In spite of the recent weakening of its growth momentum, the industrial production is expected to grow at 16.1 per cent over last year. The heavy BMR in textile and high cotton output had its uses.
However, even the generally supportive SBP has doubts about the sustainability of the real sector growth. Considering that, for various reasons, investment has been sluggish during all these years, the SBP has emphasised the need for substantial rise in public, foreign and private investment. It is, however, our misfortune that prospects in this area remain bleak in spite of many tall claims. Not only the problems of political stability and law and order remain, the political dissentions within the country have deepened and no significant breakthrough in the regional issues has taken place. In other words, non-economic factors affecting the economy of Pakistan remain intractable. The prospective investors have choice of locations. The sale of existing assets to foreigners falls in a different category as the returns to investors can be quick and the equation of risk and reward is different.
Quick Rise in Inflation
The other areas of concern are economic in nature. These include inflationary pressures, reemerging fiscal deficit and a massive current account imbalance. Against earlier projections, the inflation rate is approaching the range of 9 to 10 per cent. This can endanger the much talked about macro-economic stability of the last few years. In other words, the availability of goods and services is not in keeping with the dictates of monetary policy. The independent economists have already started predicting grave consequences of inflationary trends on export, public expenditures and wage structures.

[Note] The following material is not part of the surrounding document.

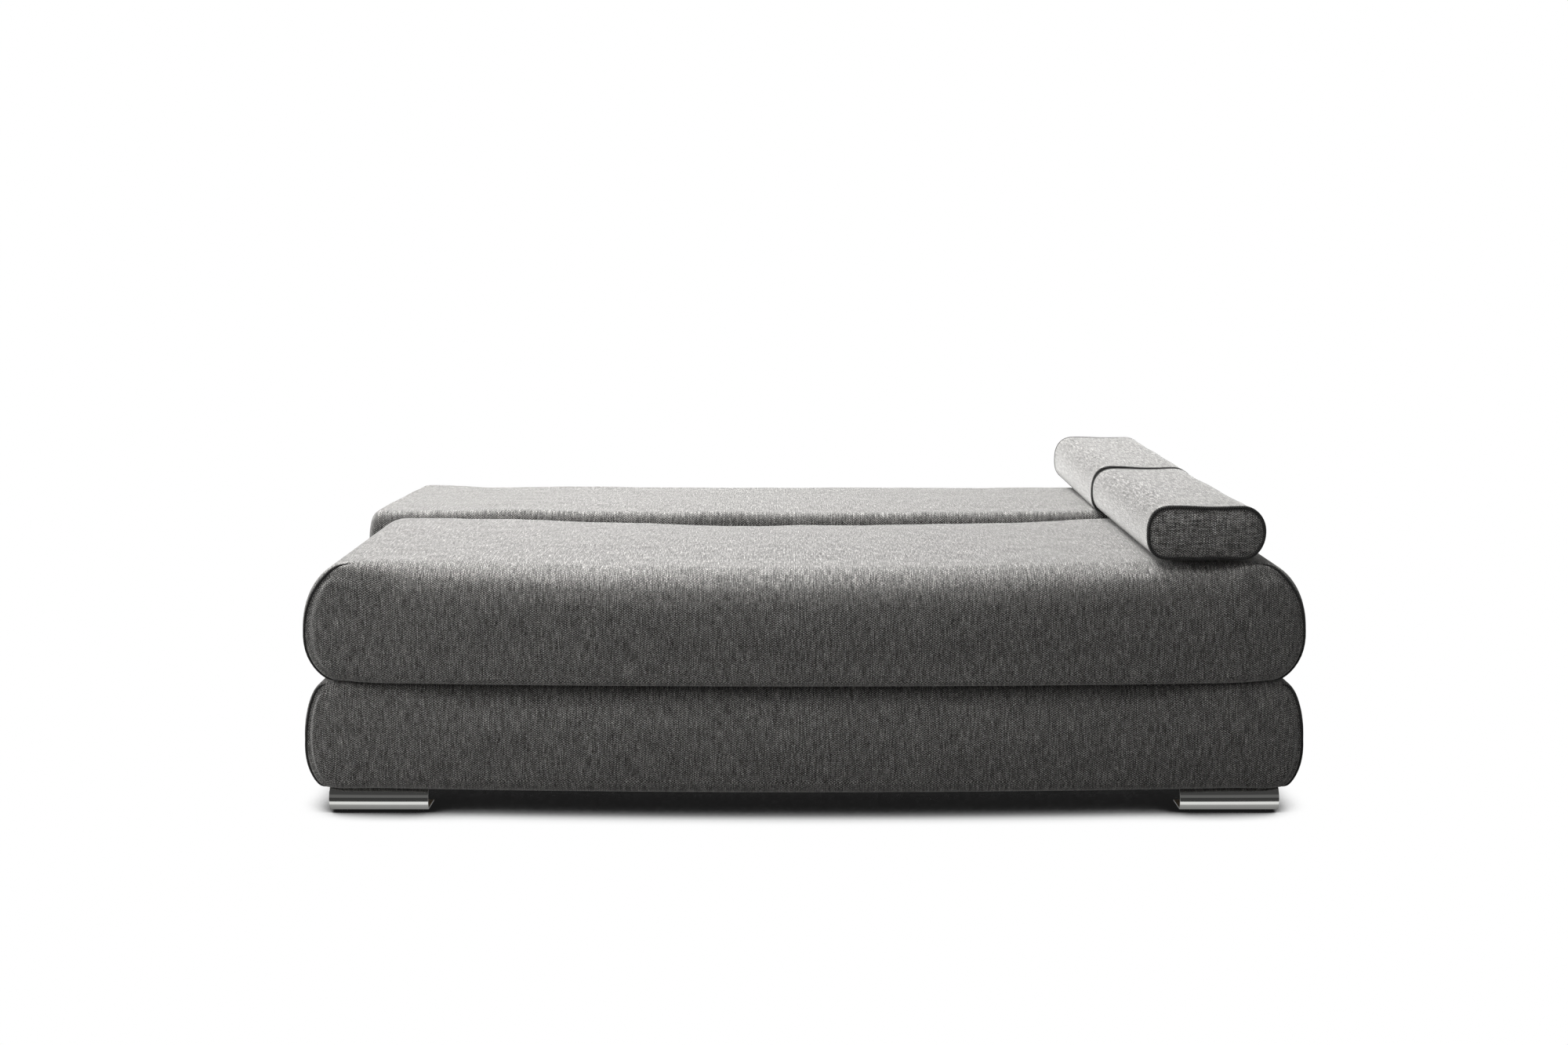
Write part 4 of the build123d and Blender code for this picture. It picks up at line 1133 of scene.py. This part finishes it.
def studio():
    """White to the camera, dim white as light, and in gloss a dark room that is paler some way above the floor."""
    world = bpy.data.worlds.new("studio")
    world.use_nodes = True
    s = Shader.__new__(Shader)
    s.tree = world.node_tree
    s.tree.nodes.clear()
    path = s.node("ShaderNodeLightPath").node
    height = s.xyz(s.node("ShaderNodeTexCoord"))[2]
    room = s.math("MULTIPLY_ADD", s.ramp(0.08, 0.16, height), 0.11, 0.055)
    room = s.math("MULTIPLY_ADD", s.ramp(0.36, 0.50, height), -0.095, room)
    soft, white, gloss = (s.node("ShaderNodeBackground", (1, 1, 1, 1), strength) for strength in (0.20, 1.0, room))
    both = s.node("ShaderNodeMixShader", path.outputs["Is Glossy Ray"], soft, gloss)
    both = s.node("ShaderNodeMixShader", path.outputs["Is Camera Ray"], both, white)
    s.put(s.tree.nodes.new("ShaderNodeOutputWorld").inputs["Surface"], both)
    return world


scene.world = studio()


def lamp(name, place, aim, size, power, glossy=True):
    data = bpy.data.lights.new(name, "AREA")
    data.shape, data.size, data.size_y, data.energy = "RECTANGLE", size[0], size[1], power
    obj = bpy.data.objects.new(name, data)
    obj.visible_glossy = glossy
    obj.location = place
    obj.rotation_euler = (Vector(aim) - Vector(place)).to_track_quat("-Z", "Y").to_euler()
    scene.collection.objects.link(obj)


lamp("sky", (-0.9, -0.3, 3.6), (-0.4, -0.3, 0.4), (4.0, 1.6), 254)
lamp("rear", (-0.2, 1.3, 2.4), (0.0, 0.6, 0.5), (3.2, 0.8), 90)
lamp("left", (-4.0, -0.3, 2.6), (-0.3, 0.0, 0.4), (2.0, 2.0), 84)
lamp("front_left", (-3.0, -4.0, 4.0), (0.0, -0.5, 0.3), (3.0, 3.0), 40, glossy=False)

camera = bpy.data.objects.new("camera", bpy.data.cameras.new("camera"))
scene.collection.objects.link(camera)
camera.location = (-0.042, -4.648, 1.197)
camera.rotation_euler = (math.radians(81.683), 0.0, 0.0)
camera.data.lens, camera.data.sensor_width = 45.06, 36.0
camera.data.clip_end = 200.0
scene.camera = camera
scene.view_settings.view_transform = "Standard"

Reversals in Budget Implementation
Combined with inflationary pressures, the fiscal picture depicted in the latest report indicates another adverse development. The decline in revenue growth and acceleration in non-development expenditure have caused a rise of about Rs80 billion in the overall budgetary deficit. If the trend is not reversed we may end up the year with a rise in domestic debt. The shortfalls in federal revenues have adverse impact on the provincial and local finances as well. The provinces depend on the NFC transfers for 80 to 90 per cent of their expenditure needs. The bulk of the transferred resources are shared by the provinces with the district governments, which meet about 90 per cent of the local government needs. The issue of sharing of resources is already a bone of contention between the provinces and the federation. Any major dent in federal revenues will increase the strain further.

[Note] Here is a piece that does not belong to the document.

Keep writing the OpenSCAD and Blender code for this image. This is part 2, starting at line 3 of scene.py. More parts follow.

Alarming Bells in External Sector
As against the surplus of the last year, the current account deficit has jumped to $2.3 billion. The SBP has dismissed this development as a matter of lesser concern. This could have been so if the much wanted foreign exchange reserves had been earned through the normal functioning of the economy, like growth in exports. In fact, any growth in exports would have come from the expansion in productive capacity and provided additional employment opportunities. Our reserves were collected not by successful pursuit of economic policy but through luck and pluck. To some extent, we were rewarded by the Americans for our prompt submission to their dictate. We also benefited from the remittances of the scared Pakistanis living in countries which were not the traditional sources of unrequited transfers. They wanted to buy security in their old country by transferring part of their savings here. The questionable purchase of dollars by SBP from the local market might have served its purpose at that time. If all these developments are not likely to be repeated then the rise in external deficit can wipe out the reserves as quickly as they were built up.

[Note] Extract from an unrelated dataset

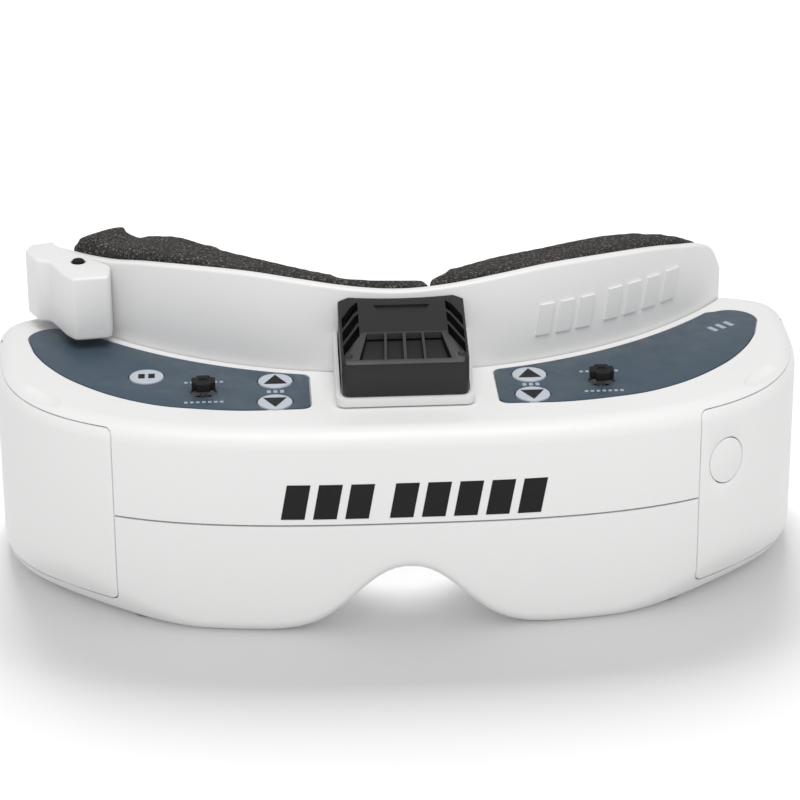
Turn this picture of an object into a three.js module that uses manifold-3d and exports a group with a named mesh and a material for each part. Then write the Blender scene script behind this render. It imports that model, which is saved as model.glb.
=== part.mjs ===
// First-person-view video goggles. Millimetres, +Z up, the wearer looks along -Y.
// Every piece is laid out in the body frame: X across the face, Y from the front wall back to the
// face, Z up from the surface that the body rests on. The last lines move the whole group so that
// its origin is the middle of the bottom of its bounding box.

import * as THREE from "three";
import { ConvexGeometry } from "three/addons/geometries/ConvexGeometry.js";
import { mergeVertices } from "three/addons/utils/BufferGeometryUtils.js";
import Module from "manifold-3d";

const wasm = await Module();
wasm.setup();

// ---------------------------------------------------------------- driving dimensions

const GAP = 0.3; // clearance between pieces that touch
const WALL = 2; // wall of the two body shells

// Body: a superellipse in plan, split at its widest line into a deep front and a shallow rear.
const HALF_WIDTH = 94.3;
const WIDEST_Y = 60;
const REAR_DEPTH = 20;
const FRONT_POWER = 2.9;
const REAR_POWER = 4;
const BODY_TOP = 50;
const TOP_FILLET = 4.5;
const BOTTOM_FILLET = 5.5;
const SEAM_Z = 27.3;
const OUTLINE_POINTS = 52;

// Nose arch under the body: height and half width grow from the front wall to the face.
const ARCH_HEIGHT = 16.7;
const ARCH_HEIGHT_GROWTH = 0.19;
const ARCH_WIDTH = 17;
const ARCH_WIDTH_GROWTH = 0.08;

// Faceplate: a curved sheet that is concentric with the face, behind the body.
const FACE_CENTRE_Y = 133.2;
const PLATE_RADIUS = 100;
const PLATE_THICKNESS = 2.5;
const PLATE_HALF_WIDTH = 80;
const PLATE_BOTTOM = 1.5;

// Eyes and optics.
const EYE_X = 32;
const EYE_Z = 26.5;
const BARREL_RADIUS = 11;
const LENS_RADIUS = 10;
const RAIL_RADIUS = 1.5;
const RAIL_Z = 38.7;
const RAIL_YS = [13.5, 21.5];
const RAIL_HALF_LENGTH = 52;
const CHASSIS_HALF_WIDTH = 53;

// Controls on the top face.
const LABEL_RECESS = 0.7;
const LABEL_PROUD = 0.1;
const LABEL_REAR_RADIUS = 102.6;
const BUTTON_RADIUS = 4.3;
const BUTTON_PROUD = 0.4;
const BOARD_Z = 41.7;
const BOARD_THICKNESS = 1.2;
const STICK = { x: 45.5, y: 24.6, pivotZ: 45.5 };
const SIDE_BUTTONS = {
  volume_up: [-29.1, 29.6],
  volume_down: [-29.4, 17.8],
  channel_up: [29.3, 29.2],
  channel_down: [29.1, 18.1],
  centre: [-58.6, 34.1],
};

// Fan and its cover, which stand on a tray that belongs to the faceplate.
const TRAY = { halfWidth: 15.6, front: 13, bottom: 50.3, floorTop: 51.5, lipTop: 52.4, rearTop: 60 };
const COVER = { halfWidth: 14.4, front: 13.7, bottom: 52.7, bandTop: 60.4, rearTop: 69, wall: 1.2 };
const COVER_RIDGE = { halfWidth: 9.8, y: 21, z: 65.4, rearHalfWidth: 12.8, rearZ: 69.8 };
const FAN = { y: 24.1, size: 17, bottom: 52, height: 5.4, hubRadius: 3.2, bladeRadius: 7.4 };

// Bay doors at the ends of the body.
const DOOR_ANGLE = THREE.MathUtils.degToRad(40); // from the X axis, forwards: the way the doors pull
const DOOR = { from: 49.5, to: 109, bottom: 3, top: 48.3, corner: 3.5, thickness: 1.8 };
const DOOR_REACH = [-70, -24]; // how far the door's cutting outline runs, along its own direction
const PLUG = { along: 56.2, z: 35, radius: 5.5 };

// Sockets that open through the underside near its ends.
const PORTS = { dc: [-83, 52], av: [-83, 41], earphone: [83, 52] };

// Screws that hold the two shells together.
const SCREWS = { front: [60, 14], rear: [60, 44] };
const BOSS_RADIUS = 3;

const FINISHES = {
  white_plastic: [0xf2f2f2, 0.42, 0],
  black_plastic: [0x1b1b1c, 0.5, 0],
  cover_plastic: [0x333332, 0.38, 0],
  label_film: [0x4b5a68, 0.55, 0],
  button_plastic: [0xc8ced8, 0.4, 0],
  black_rubber: [0x141414, 0.8, 0],
  foam: [0x45413f, 1, 0],
  lens_glass: [0xcfdde6, 0.05, 0],
  circuit_board: [0x1f5a3a, 0.6, 0],
  steel: [0xa8abad, 0.3, 1],
  module_shield: [0xb9bcbf, 0.35, 1],
};

// ---------------------------------------------------------------- solids

const goggles = new THREE.Group();

function solidOf(geometry) {
  const bare = geometry.clone();
  bare.deleteAttribute("normal");
  bare.deleteAttribute("uv");
  const merged = mergeVertices(bare, 1e-4);
  return new wasm.Manifold(
    new wasm.Mesh({
      numProp: 3,
      vertProperties: new Float32Array(merged.attributes.position.array),
      triVerts: new Uint32Array(merged.index.array),
    }),
  );
}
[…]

Trap of External Borrowing
The SBP's dismissal of the rising current account deficit because it considers it manageable as long as the low cost external disbursement, foreign direct investment and non-resident deposits continue to flow in. The current international political and economic scenario does not provide an assurance of continuance of these flows over a longer period. Foreign direct investment is still a trickle and the non-resident deposits is floating source in a country marred by uncertainties. There are already signs that interest rates are likely to rise at home and abroad. This approach of SBP needs to be curbed at a time when the stock of external debt of Pakistan has started increasing again.
Contrived Decline in Unemployment
It is surprising that the reported decline in unemployment rate could find a place in the SBP report. It has been stated that unemployment rate has improved from 8 .8 per cent in FY 02 to 7.7 per cent in FY 04. However, this improvement has been attributed largely to increase in female employment in the rural informal sector, bulk of which was employed as unpaid family helpers, especially in the rural areas of Punjab. For all intents and purposes, such a calculation of increase in employment appears to be highly contrived. It seems the old notion of disguised unemployment has been replaced with unpaid family workers. If this is accepted as the normal approach to promote employment, then Pakistan will soon become a model country with no unemployment.
Need of Vigorous Public Sector Management
It appears that the favourable effects of the fortuitous factors have run their course. The perennial problems affecting our economy are back. The public perception of the performance of government is diametrically opposed to that of the regime itself. The present government is seen as steeped in ostentatious consumption surpassing previous records. The ever increasing fleets of luxury cars, the sumptuous feasts in the capital's five star hotels, the rising perks and privileges of the ministers, legislators and generals, foreign trips and Umra visits at state expense, are seen as presenting a story in contrast to the rising unemployment and widening poverty in the country. The public sector activities that directly help the poor, like primary and secondary education, urban and rural health facilities, public transport, sanitation and water supply, have neither expanded nor their services improved. Rising budgetary deficit and rising inflation in such a situation are not easily explainable to the people. The promised trickle down continues to delude them. The long waiting period and rising premium on purchase of new cars is no indicator of prosperity for the people.
In the past, the SBP has excelled over many other actors in vigorously articulating government policies and programmes. Now the time has come for SBP higher officials to use their ingenuity in suggesting a policy package that in the final analysis actually promotes employment, reduces poverty and reduces the rising trend of income inequality. However, such advice should be free of sophistry and contrivance.